Steinfels questions whether Ross can be "an honest broker" given that he is Jewish and believes Israel must be secure. For a magazine that celebrated Joseph Lieberman's nomination four years ago, that is most unfortunate. Steinfels wonders whether "Ross was Likudized," ignoring the contempt of Ross by Likud members, who saw his support for Israeli withdrawal from 96 percent of the West Bank and the division of Jerusalem as anathema and a betrayal. After decades of negative pieces, isn't it time for Commonweal to publish something remotely positive about Israel? Can't a Catholic magazine that examines Pope Pius's conduct during the Holocaust and Catholic relations with Jews also take a serious look at both sides of the Middle East conflict?
JOSEPH SCHICK
Flushing, N.Y.
The reviewer replies:
Joseph Schick's basic complaint--Commonweal is negative toward Israel--is extraneous to my review. I will get to that, but let me respond first to his criticisms of the review. Did Israel encourage Hamas as a means of thwarting Arafat? I quote Amos Oz writing in a recent New York Review of Books (July 15, 2004): "Hamas first came into being as a social-welfare organization in the Gaza Strip in 1970 with the tacit support of the then military commander Ariel Sharon. Hamas was ostensibly unpolitical at the time, concentrating on education and social welfare; Sharon expected it to counter the growing influence of Arafat's PLO.'"

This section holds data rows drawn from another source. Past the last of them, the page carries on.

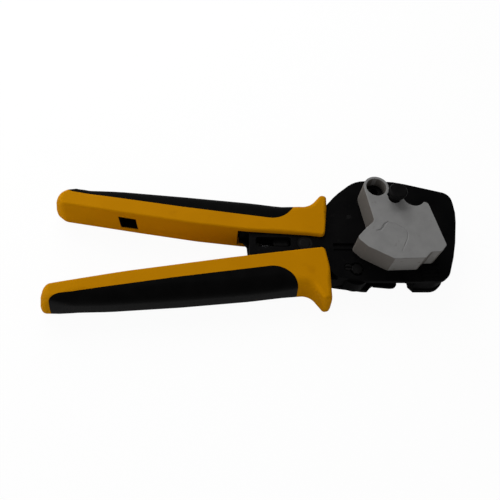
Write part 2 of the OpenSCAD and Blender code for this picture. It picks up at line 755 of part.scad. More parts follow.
module moving_jaw() {
    x1 = die_x - die_gap - die_t;
    color(steel) centred() difference() {
        jaw_open() difference() {
            slab(in_z0, in_z1) jaw_outline();
            above_toe();
            slab(web_z0, web_z1)
                for (y = [die_tab_low, die_tab_high])
                    translate([x1 - die_tab_l, y - die_tab / 2]) square([die_tab_l + cut, die_tab]);
            for (y = [die_tab_low, die_tab_high])
                rod([x1 - die_tab_l / 2, y], die_screw_r, in_z0 - cut, in_z1 + cut);
        }
        rod(jaw_at, jaw_bolt_r + run_clear, in_z0 - cut, in_z1 + cut);
        for (z = [[in_z0 - cut, web_z0], [web_z1, in_z1 + cut]])
            slab(z[0], z[1])
                link_outline(jaw_link_at, link_pocket, lever_link_at, link_pocket + 1.2);
        rod(jaw_link_at, link_pin_r, in_z0 - cut, in_z1 + cut);
        rod(jaw_spring_at, jaw_spring_pin_r, in_z0 - cut, in_z1 + cut);
        slab(mid_z - 2.5, mid_z + 2.5) union() {
            translate(jaw_spring_at) circle(r = spring_notch_r, $fn = 48);
            translate(jaw_spring_at + [-12, -spring_notch_r]) square([12, 12]);
        }
    }
}

module moving_die() {
    x1 = die_x - die_gap;
    color(steel_black) centred() jaw_open() difference() {
        union() {
            slab(in_z0, in_z1)
                polygon(rounded([[x1, die_y0 - 1.6, 3], [x1, die_y1, 0], [x1 - die_t, die_y1, 0],
                    [x1 - die_t, die_y0 - 2.4, 0]]));
            slab(web_z0, web_z1)
                for (y = [die_tab_low, die_tab_high])
                    translate([x1 - die_t - die_tab_l, y - die_tab / 2]) square([die_tab_l, die_tab]);
        }
        nests();
        above_toe();
        for (y = [die_tab_low, die_tab_high])
            rod([x1 - die_t - die_tab_l / 2, y], die_screw_r, in_z0 - cut, in_z1 + cut);
    }
}

module moving_die_screws() {
    color(spring_steel) centred() jaw_open() for (y = [die_tab_low, die_tab_high])
        die_screw([die_x - die_gap - die_t - die_tab_l / 2, y]);
}

module jaw_link_pin() {
    color(steel) centred() rod(jaw_link_at, link_pin_r, in_z0, in_z1);
}

jaw_spring_pin_r = 1.1;
module jaw_spring_pin() {
    color(steel) centred() rod(jaw_spring_at, jaw_spring_pin_r, in_z0, in_z1);
}

module jaw_return_spring() {
    color(spring_steel) centred() tension_spring(return_pin_at, jaw_spring_at, mid_z, return_wire_r,
        return_coil_r, return_pin_r + return_wire_r, jaw_spring_pin_r + return_wire_r, 9, 10);
}

// Toggle links: one plate on each side of the webs
link_r = 4;
module toggle_links() {
    color(steel) centred() difference() {
        union() {
            slab(in_z0, web_z0 - side_play) link_outline(jaw_link_at, link_r, lever_link_at, link_r);
            slab(web_z1 + side_play, in_z1) link_outline(jaw_link_at, link_r, lever_link_at, link_r);
        }
        rod(jaw_link_at, link_pin_r + run_clear, in_z0 - cut, in_z1 + cut);
        rod(lever_link_at, link_pin_r + link_clear, in_z0 - cut, in_z1 + cut);
    }
}

// Moving lever: hub, crank lobe, slotted sector and the arm inside the handle
hub_r = 8.5;
lobe_r = 4.6;
sector_r = 18.4;
sector_a0 = 143;
sector_a1 = 176;
segment_in_r = 11.5;
module sector(r0, r1, a0, a1) {
    polygon(concat(arc(lever_at, r1, a0, a1, 12), arc(lever_at, r0, a1, a0, 8)));
}

module lever_outline() {
    translate(lever_at) circle(r = hub_r, $fn = 72);
    sector(2, sector_r, sector_a0, sector_a1);
    on_moving() arm_outline();
    on_moving() polygon(rounded([[-17, 10, 0], [30, 10, 3], [38, arm_v, 4], [cavity_u, arm_v, 0],
        [cavity_u, arm_v + arm_w, 0], [30, 14.2, 20], [10, 17.6, 20], [-20, 20.6, 0]]));
}

module moving_lever() {
    color(steel) centred() difference() {
        union() {
            slab(in_z0, in_z1) lever_outline();
            slab(web_z0, web_z1) link_outline(lever_at, hub_r - 1, lever_link_at, lobe_r);
        }
        rod(lever_at, journal_r + run_clear, in_z0 - cut, in_z1 + cut);
        rod(lever_link_at, link_pin_r, in_z0 - cut, in_z1 + cut);
        slab(web_z0, web_z1) sector(segment_in_r, tooth_tip_r + 3, sector_a0 - 1, sector_a1 - 6);
        for (a = segment_rivet_angles) rod(segment_spot(a), segment_rivet_r, in_z0 - cut, in_z1 + cut);
        on_moving() for (u = dowel_spots) rod([u, arm_v + arm_w / 2], dowel_r, in_z0 - cut, in_z1 + cut);
    }
}

// Toothed segment, riveted in the lever's slot
tooth_a0 = 152.4;
segment_rivet_r = 1.4;
segment_rivet_angles = [150, 164];
function polar(r, a) = lever_at + r * [cos(a), sin(a)];
function segment_spot(a) = polar(15, a);
module ratchet_segment() {
    root = tooth_tip_r - tooth_h;
    teeth_end = tooth_a0 + tooth_count * tooth_pitch;
    color(spring_steel) centred() difference() {
        slab(web_z0, web_z1)
            polygon(concat(
                arc(lever_at, segment_in_r, sector_a1 - 6, sector_a0 - 1, 8),
                arc(lever_at, root - 1, sector_a0 - 1, tooth_a0 - 2, 3),
                [for (i = [0:tooth_count - 1])
                    each [polar(root, tooth_a0 + i * tooth_pitch),
                        polar(tooth_tip_r, tooth_a0 + (i + 0.5) * tooth_pitch)]],
                [polar(root, teeth_end)],
                arc(lever_at, root - 1, teeth_end + 2, sector_a1 - 6, 3)));
        for (a = segment_rivet_angles) rod(segment_spot(a), segment_rivet_r, web_z0 - cut, web_z1 + cut);
    }
}

module ratchet_rivets() {
    color(steel) centred()
        for (a = segment_rivet_angles) rod(segment_spot(a), segment_rivet_r, in_z0, in_z1);
}

module lever_link_pin() {
    color(steel) centred() rod(lever_link_at, link_pin_r, in_z0, in_z1);
}

// Moving handle: the plate tails swing into its hollow head end
module moving_handle_shell() {
    play_z0 = back_cheek - side_play;
    play_z1 = front_z + side_play;
    color(yellow) centred() on_moving() difference() {
        handle_form(moving_handle);
        grip_space(band_w);
        slab(play_z0, play_z1)
            polygon(rounded([[-14, -9, 0], [cavity_u, -9, 0], [cavity_u, 16.2, 1], [30, 16.4, 4],
                [8, 19, 8], [-14, 21.4, 0]]));
        slab(in_z0, in_z1) arm_outline();
        for (u = dowel_spots) rod([u, arm_v + arm_w / 2], dowel_r, gap_z0 - 2, gap_z1 + 2);
    }
}

module moving_handle_grip() {
    color(grip_black) centred() on_moving() handle_grip(moving_handle, band_w);
}

module moving_handle_dowels() {
    color(steel) centred() on_moving() handle_dowels();
}

// Locator block: it turns on the ring screw and clears the knob with two scallops
shoulder_r = 3.2;
washer_t = 0.6;
pad_rise = 0.4;
scallop_at = [88.6, 20.6];
scallop_r = 6.6;
knob_clear = 0.4;
locator_turn = 23;
module knob_path() {
    r = norm(knob_at - jaw_at);
    a = atan2(knob_at.y - jaw_at.y, knob_at.x - jaw_at.x);
    w = shank_r + knob_clear;
    polygon(concat(arc(jaw_at, r + w, a, a + locator_turn, 12),
        arc(jaw_at, r - w, a + locator_turn, a, 12)));
}

module locator_outline() {
    difference() {
        union() {
            translate(jaw_at) circle(r = ring_r, $fn = 96);
            polygon(rounded([[59.4, 26, 0], [62.6, 3.4, 3], [57.6, -1, 5], [51.4, -7.6, 2], [56.8, -13.2, 4],
                [70.8, -20.9, 3], [88.6, -20.2, 2], [92.2, -16.4, 3], [98.4, -16.2, 3], [102, -12, 1.5],
                [96.4, 16.2, 2.5], [82.6, 19, 1], [73.4, 19, 0], [72.4, 24, 0]]));
        }
        translate(knob_at) circle(r = shank_r + knob_clear, $fn = 48);
        knob_path();
        translate(scallop_at) circle(r = scallop_r, $fn = 64);
    }
}

module locator_pad() {
    polygon(rounded([[62.8, -3, 0], [66, -3, 2], [68, 1.6, 2], [71, 2.6, 2], [79.6, 0.8, 3], [81.8, -3.4, 3],
        [79.6, -10.4, 8], [74, -19.4, 0], [70.8, -19.6, 2], [57.4, -12.2, 3], [53.4, -7.4, 2]]));
}

module locator_block() {
    z1 = locator_z + locator_h;
    color(locator_grey) centred() difference() {
        union() {
            slab(locator_z, z1 - pad_rise) locator_outline();
            slab(z1 - pad_rise, z1) {
                locator_pad();
                translate(jaw_at) circle(r = ring_r - 0.2, $fn = 96);
            }
        }
        rod(jaw_at, ring_bore_r, locator_z + ring_floor, z1 + cut, 96);
        rod(jaw_at, shoulder_r + run_clear, locator_z - cut, z1);
        rod(nest_big_at - [2, 1.3], nest_big_r + 0.4, locator_z - cut, z1 - 4);
        rod(nest_small_at - [1.6, 1], nest_small_r + 0.4, locator_z - cut, z1 - 4);
    }
}

// Shoulder screw down the ring's bore, with a socket in its head
module locator_screw() {
    head_z = locator_z + ring_floor + run_clear + washer_t;
    color(steel_black) centred() difference() {
        union() {
            rod(jaw_at, screw_thread_r, front_z - screw_depth + 1, front_z);
            rod(jaw_at, shoulder_r, front_z, head_z);
            rod(jaw_at, ring_screw_r, head_z, head_z + 5);
        }
        rod(jaw_at, 2.6, head_z + 2, head_z + 5 + cut, 6);
    }
}

module locator_washer() {
    z0 = locator_z + ring_floor + run_clear;
    color(steel_black) centred() difference() {
        rod(jaw_at, ring_screw_r + 0.4, z0, z0 + washer_t);
        rod(jaw_at, shoulder_r, z0 - cut, z0 + washer_t + cut);
    }
}

// Bushing of the sprung knob, pressed in the front plate
bush_drop = 1.6;
bush_flange_t = 0.6;
module knob_bushing() {
    color(steel) centred() difference() {
        union() {
            rod(knob_at, bush_r, gap_z1 - bush_drop, front_z);
            rod(knob_at, shank_r, front_z, front_z + bush_flange_t);
        }
        rod(knob_at, stem_r + run_clear, gap_z1 - bush_drop - cut, front_z + bush_flange_t + cut);
    }
}

clip_t = 1;
clip_z = in_z0 + 0.6;
module lock_knob() {
    top = front_z + knob_h;
    color(steel_black) centred() union() {
        rod(knob_at, stem_r, clip_z - 0.3, front_z + bush_flange_t);
        rod(knob_at, shank_r, front_z + bush_flange_t, top - knob_head_t);
        rod(knob_at, knob_r, top - knob_head_t, top - 0.6);
        translate([knob_at.x, knob_at.y, top - 0.6])
            cylinder(h = 0.6, r1 = knob_r, r2 = knob_r - 0.6, $fn = 64);
    }
}

module knob_clip() {
    color(steel) centred() difference() {
        rod(knob_at, stem_r + 1, clip_z, clip_z + clip_t);
        rod(knob_at, stem_r, clip_z - cut, clip_z + clip_t + cut);
    }
}

module knob_spring() {
    z0 = clip_z + clip_t;
    z1 = gap_z1 - bush_drop;
    r = 0.25;
    coil_r = stem_r + 0.6;
    turns = 5;
    steps = 12;
    color(spring_steel) centred() wire([for (i = [0:turns * steps])
        [knob_at.x + coil_r * cos(360 * i / steps), knob_at.y + coil_r * sin(360 * i / steps),
            z0 + r + (z1 - z0 - 2 * r) * i / (turns * steps)]], r);
}

front_frame_plate();
back_frame_plate();
fixed_jaw();
fixed_die();
fixed_die_screws();
frame_rivets();
jaw_pivot_bolt();
jaw_pivot_nut();
eccentric_shaft();
eccentric_circlip();
adjuster_lock_screw();
handle_tang();
tang_rivets();
fixed_handle_shell();
fixed_handle_grip();
fixed_handle_dowels();
pawl_pin();
pawl_spacers();
pawl_spring_pin();
return_spring_pin();
locator_screw();
locator_washer();
knob_bushing();
pawl();
pawl_spring();
moving_jaw();
moving_die();
moving_die_screws();
jaw_link_pin();
jaw_spring_pin();
jaw_return_spring();
toggle_links();
moving_lever();
ratchet_segment();
ratchet_rivets();
lever_link_pin();
moving_handle_shell();
moving_handle_grip();
moving_handle_dowels();
locator_block();
lock_knob();
knob_clip();
knob_spring();
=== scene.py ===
"""Looks of the ratchet crimping tool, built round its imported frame."""

from __future__ import annotations

import json
import logging
import math
from collections.abc import Iterable, Sequence
from dataclasses import dataclass, field, replace
from enum import Enum

import bmesh
import bpy
from mathutils import Matrix, Vector

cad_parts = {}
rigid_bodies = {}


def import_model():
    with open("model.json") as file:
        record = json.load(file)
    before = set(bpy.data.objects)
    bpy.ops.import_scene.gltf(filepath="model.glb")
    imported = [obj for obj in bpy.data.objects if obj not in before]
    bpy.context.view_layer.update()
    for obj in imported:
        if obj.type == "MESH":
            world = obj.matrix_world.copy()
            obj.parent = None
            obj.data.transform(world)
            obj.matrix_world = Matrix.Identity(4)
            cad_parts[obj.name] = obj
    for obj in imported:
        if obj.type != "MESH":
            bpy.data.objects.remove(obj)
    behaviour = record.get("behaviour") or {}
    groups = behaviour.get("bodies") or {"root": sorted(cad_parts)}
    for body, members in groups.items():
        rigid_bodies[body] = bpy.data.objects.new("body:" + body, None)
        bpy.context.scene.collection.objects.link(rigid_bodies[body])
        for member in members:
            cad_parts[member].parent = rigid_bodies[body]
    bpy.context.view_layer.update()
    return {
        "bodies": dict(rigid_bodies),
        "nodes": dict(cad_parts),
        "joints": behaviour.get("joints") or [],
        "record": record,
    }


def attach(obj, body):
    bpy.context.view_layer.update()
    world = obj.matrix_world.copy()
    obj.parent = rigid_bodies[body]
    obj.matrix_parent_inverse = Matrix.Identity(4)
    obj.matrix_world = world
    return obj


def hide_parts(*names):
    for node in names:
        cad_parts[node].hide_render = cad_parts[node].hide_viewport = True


log = logging.getLogger("crimping_tool")

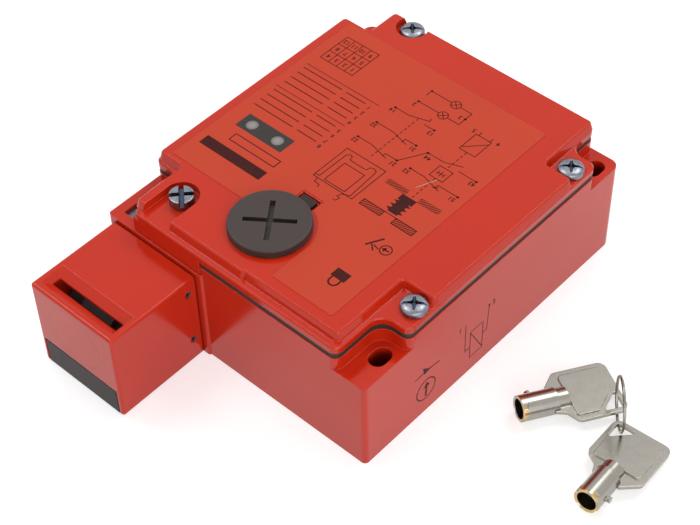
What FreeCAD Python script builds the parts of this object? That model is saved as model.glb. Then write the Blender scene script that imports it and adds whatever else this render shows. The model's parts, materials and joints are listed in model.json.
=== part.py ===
"""Tongue interlock switch with solenoid guard locking, on its back, with its two release keys.

Frame, in millimetres: +Z out of the cover, +Y towards the operating head, +X to the right when
the switch is looked at from the front with its head up. The origin lies on the back face, at the
centre of the rectangle of the four fixing holes.

Each function builds one sub-part. PIECES at the end names them, and every one is written to
parts/NAME.step.
"""
import FreeCAD, Part
import math
import os

V = FreeCAD.Vector

# ---------------------------------------------------------------- driving sizes: housing
BODY_W = 98.0               # housing width, X
BODY_L = 113.3              # housing length without the head, Y
HOLE_TO_SIDE = 4.75         # fixing holes to the sides
HOLE_TO_HEAD_END = 11.7     # front fixing holes to the head-end face
HOLE_TO_ENTRY_END = 6.6
HOLE_PITCH_X = BODY_W - 2 * HOLE_TO_SIDE                            # 88.5, centre to centre
HOLE_PITCH_Y = BODY_L - HOLE_TO_HEAD_END - HOLE_TO_ENTRY_END        # 95.0
HOLE_D = 5.3
HOLE_SLOT_L = 7.3           # end to end, along Y
RIM_Z = 37.0                # height of the open rim of the housing
PAD_Z = 32.5                # height of the corner pads round the fixing holes
NECK_Z = 34.0               # height of the neck that carries the head
NECK_W = 38.0               # neck width, flush with the +X side
NECK_STEP = 0.6             # neck proud of the head-end face
WALL = 3.4                  # housing wall
BACK = 3.0                  # housing back
CORNER_R = 2.6              # vertical corners of the housing
PAD_W = 9.8                 # corner pads, X
PAD_L_HEAD = 17.6           # pad at the head end, -X side, Y
PAD_L_ENTRY = 12.6          # pads at the cable-entry end, Y
NECK_PAD_W = 10.5           # pad beside the neck
NECK_PAD_L = 18.7
PAD_INNER_R = 4.5           # inner corner of a pad

# ---------------------------------------------------------------- driving sizes: cover
GASKET_T = 2.0
GASKET_W = 3.0
FLANGE_T = 2.3              # cover flange above the gasket
PLATEAU_H = 2.7             # raised panel above the flange
EDGE = 0.4                  # chamfer of the cover's top edges
DRAFT = 1.1                 # how far the foot of the raised panel stands outside its top
COVER_WALL = 2.5            # thickness of the raised panel
SKIRT_T = 2.0               # skirt of the cover in front of the neck
GAP = 0.2                   # clearance between parts that lie side by side
FIT = 0.05                  # radial running and location clearance

# ---------------------------------------------------------------- driving sizes: cover screws
SCREW_D = 4.0
SCREW_EDGE = 4.2            # two screws on the -X side, from that side
SCREW_X = SCREW_EDGE - BODY_W / 2
SCREW_PITCH_Y = HOLE_PITCH_Y - 26.2                                 # 68.8
ENTRY_SCREW_X = BODY_W / 2 - 19.9   # one screw at the cable-entry end
ENTRY_SCREW_EDGE = 3.1      # its distance from that end
CAPTIVE_X = BODY_W / 2 - 18.5       # captive screw beside the neck
CAPTIVE_EDGE = 11.9
PAN_D = 7.8
PAN_H = 2.5
CHEESE_D = 7.4
CHEESE_H = 3.2
SCREW_REACH = 9.0           # shank below the rim

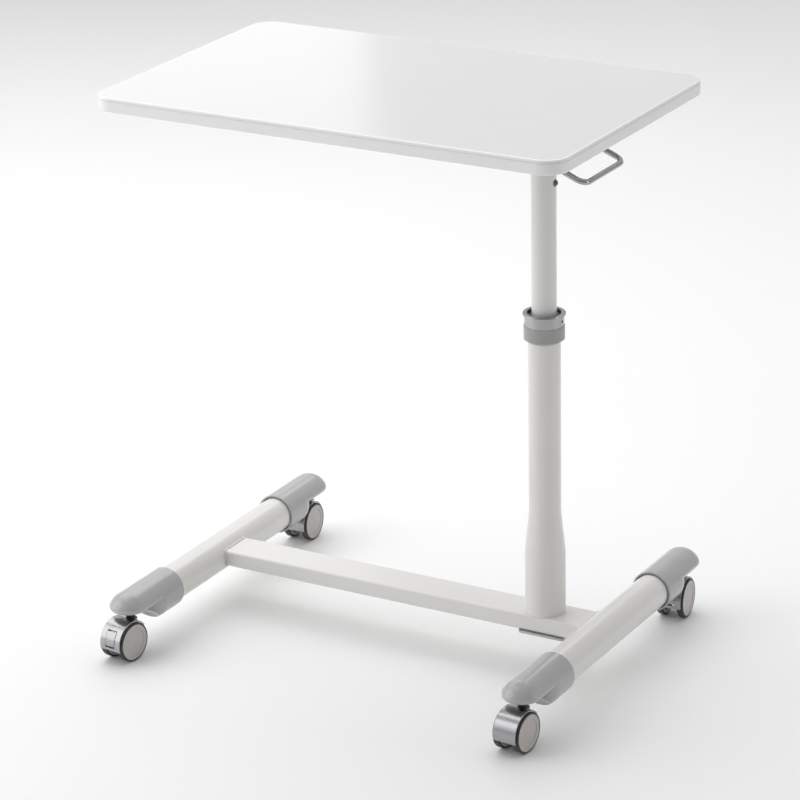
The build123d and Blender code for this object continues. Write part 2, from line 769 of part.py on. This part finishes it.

Does Barak's November 2000 offer refute Ross's view, and not my mere assertion, that the demise of the peace process followed Barak's unwillingness to prepare another interim agreement? While the final status talks were going on in the summer of 2000, Barak had no fallback position, at least in Ross's telling. By November, it was too late: Ariel Sharon's provocative September 28 "walk" on the Temple Mount with Israeli police was followed almost immediately by the outbreak of the second Intifada, which continues to this day. Could Arafat have stopped the outbreak of violence? Could Barak have stopped Sharon? Probably yes to both. But neither did.
The failure of the 2000 Camp David talks was a tragedy. Does Arafat bear the primary responsibility? Yes; he was the one who said no. But Ross's account suggests that there is plenty of blame to go around for that failure. Bad timing, ill-considered diplomatic maneuvers, and the failure of Barak, and Netanyahu before him, as well as Arafat, to meet the conditions of the Oslo agreement all contributed to the lack of trust and good-will necessary for any final settlement. True, Clinton and Ross blamed Arafat (they were unlikely to blame themselves!); but Ross's minute-by-minute account implicitly acknowledges that Arafat was not solely responsible for the Camp David failure and the end of the Oslo Accords.
I would urge Schick to actually read Ross's The Missing Peace, which does convey the infinitely complex and wholly tragic nature of the Israeli-Palestinian embrace of death. But then, his accusation of bias in Commonweal's stance toward Israel suggests that he sees what he wants to see, and not necessarily the facts of the matter.